*To do*.
Extract each line of the data below exactly as written.

*Data*.
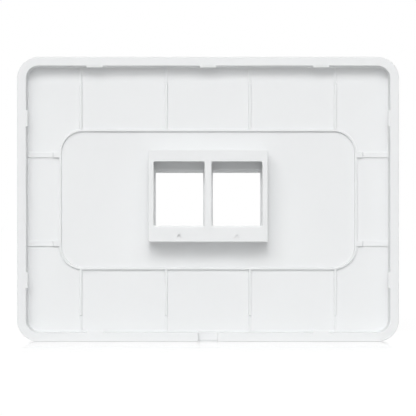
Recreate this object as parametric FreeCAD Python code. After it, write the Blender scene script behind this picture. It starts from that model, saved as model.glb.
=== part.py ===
import FreeCAD
import Part
import math
import os

# Clip-on wall cover with two keystone ports, one injection moulding. All lengths in mm.
# X runs along the cover, Z up and Y from the front panel (-Y) to the wall (+Y).
# The origin is the middle of the rim's rear edge, which lies against the wall.

# Cover: a panel with a rim round it
cover_width = 118.0
cover_height = 88.0
cover_depth = 6.5            # front of the panel to the rim's rear edge
corner_radius = 7.0
front_edge_radius = 1.4
panel_thickness = 2.0
rim_thickness = 2.7          # at the rear edge
rim_draft = 1.5              # degrees, inner wall
rim_root_radius = 0.4
rim_edge_radius = 0.15       # rear edges, outside and inside

# Snap nubs on the rim's inner wall
nub_length = 5.0
nub_reach = 0.5              # how far a nub stands out of the wall
nub_setback = 0.05           # below the rim's rear edge
nub_lead_in = 0.04
nub_land = 0.5
nub_release = 0.6
nub_offset_across = 35.0     # outer nubs of the top and bottom, from the middle
nub_offset_up = 25.0         # nubs of the two sides, from the middle

# Notch in the bottom rim for a pry tool
notch_width = 6.2            # at the rim's rear edge
notch_depth = 1.8
notch_draft = 3.0            # degrees, each side
notch_bevel_height = 0.45    # bevel at its outer end
notch_bevel_depth = 0.3

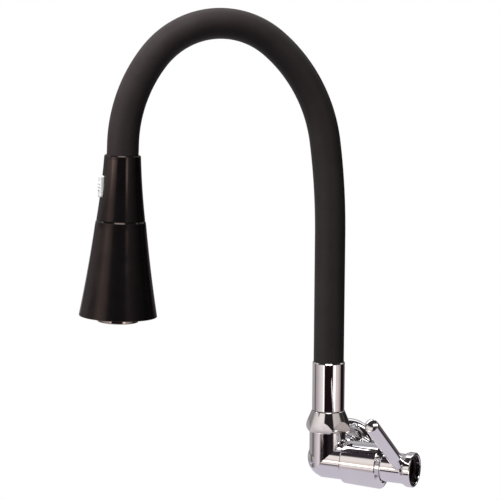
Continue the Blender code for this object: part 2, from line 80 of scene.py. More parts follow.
# Spout: heights above the branch axis, and lengths along the hose
FERRULE_R, FERRULE_BOTTOM, FERRULE_TOP = 13.15, 41.6, 81.6
SLEEVE_R, SLEEVE_BORE = 12.3, 9.8
SLEEVE_FOOT = 58.0
BEND_START = 185.0
BENDS = ((8.0, 540.0), (43.0, 122.0), (90.0, 69.0), (37.0, 112.0))      # degrees turned, radius
LAST_RUN = 8.5
FLEX_LOW, FLEX_CROWN, FLEX_DROP = 62.0, 232.0, 405.0
APEX, APEX_THIN, APEX_SPREAD = 340.0, 0.35, 140.0       # the hose is drawn thinnest over its bend

# Spray head: distances down from the top of the grip
HEAD_TOP_R = 14.1
SEAM, LIP_R = 50.5, 19.4
HEAD_LENGTH = 125.0
SHELL = 2.2
GAP = 0.3
BUTTON_T, BUTTON_FACE = 24.5, 18.0
BUTTON_WIDE, BUTTON_LONG = 8.0, 17.0
NOZZLE_BOTTOM = HEAD_LENGTH + 4.6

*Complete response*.
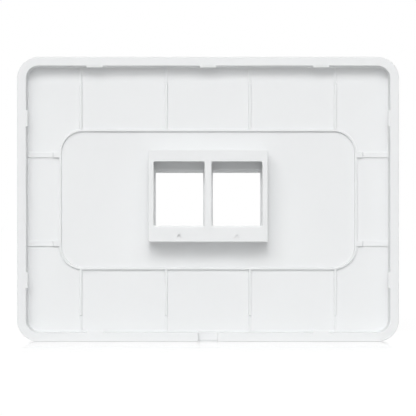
Recreate this object as parametric FreeCAD Python code. After it, write the Blender scene script behind this picture. It starts from that model, saved as model.glb.
=== part.py ===
import FreeCAD
import Part
import math
import os

# Clip-on wall cover with two keystone ports, one injection moulding. All lengths in mm.
# X runs along the cover, Z up and Y from the front panel (-Y) to the wall (+Y).
# The origin is the middle of the rim's rear edge, which lies against the wall.

# Cover: a panel with a rim round it
cover_width = 118.0
cover_height = 88.0
cover_depth = 6.5            # front of the panel to the rim's rear edge
corner_radius = 7.0
front_edge_radius = 1.4
panel_thickness = 2.0
rim_thickness = 2.7          # at the rear edge
rim_draft = 1.5              # degrees, inner wall
rim_root_radius = 0.4
rim_edge_radius = 0.15       # rear edges, outside and inside

# Snap nubs on the rim's inner wall
nub_length = 5.0
nub_reach = 0.5              # how far a nub stands out of the wall
nub_setback = 0.05           # below the rim's rear edge
nub_lead_in = 0.04
nub_land = 0.5
nub_release = 0.6
nub_offset_across = 35.0     # outer nubs of the top and bottom, from the middle
nub_offset_up = 25.0         # nubs of the two sides, from the middle

# Notch in the bottom rim for a pry tool
notch_width = 6.2            # at the rim's rear edge
notch_depth = 1.8
notch_draft = 3.0            # degrees, each side
notch_bevel_height = 0.45    # bevel at its outer end
notch_bevel_depth = 0.3

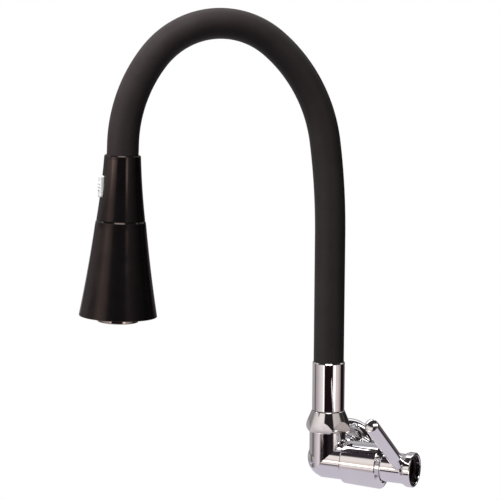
Continue the Blender code for this object: part 2, from line 80 of scene.py. More parts follow.
# Spout: heights above the branch axis, and lengths along the hose
FERRULE_R, FERRULE_BOTTOM, FERRULE_TOP = 13.15, 41.6, 81.6
SLEEVE_R, SLEEVE_BORE = 12.3, 9.8
SLEEVE_FOOT = 58.0
BEND_START = 185.0
BENDS = ((8.0, 540.0), (43.0, 122.0), (90.0, 69.0), (37.0, 112.0))      # degrees turned, radius
LAST_RUN = 8.5
FLEX_LOW, FLEX_CROWN, FLEX_DROP = 62.0, 232.0, 405.0
APEX, APEX_THIN, APEX_SPREAD = 340.0, 0.35, 140.0       # the hose is drawn thinnest over its bend

# Spray head: distances down from the top of the grip
HEAD_TOP_R = 14.1
SEAM, LIP_R = 50.5, 19.4
HEAD_LENGTH = 125.0
SHELL = 2.2
GAP = 0.3
BUTTON_T, BUTTON_FACE = 24.5, 18.0
BUTTON_WIDE, BUTTON_LONG = 8.0, 17.0
NOZZLE_BOTTOM = HEAD_LENGTH + 4.6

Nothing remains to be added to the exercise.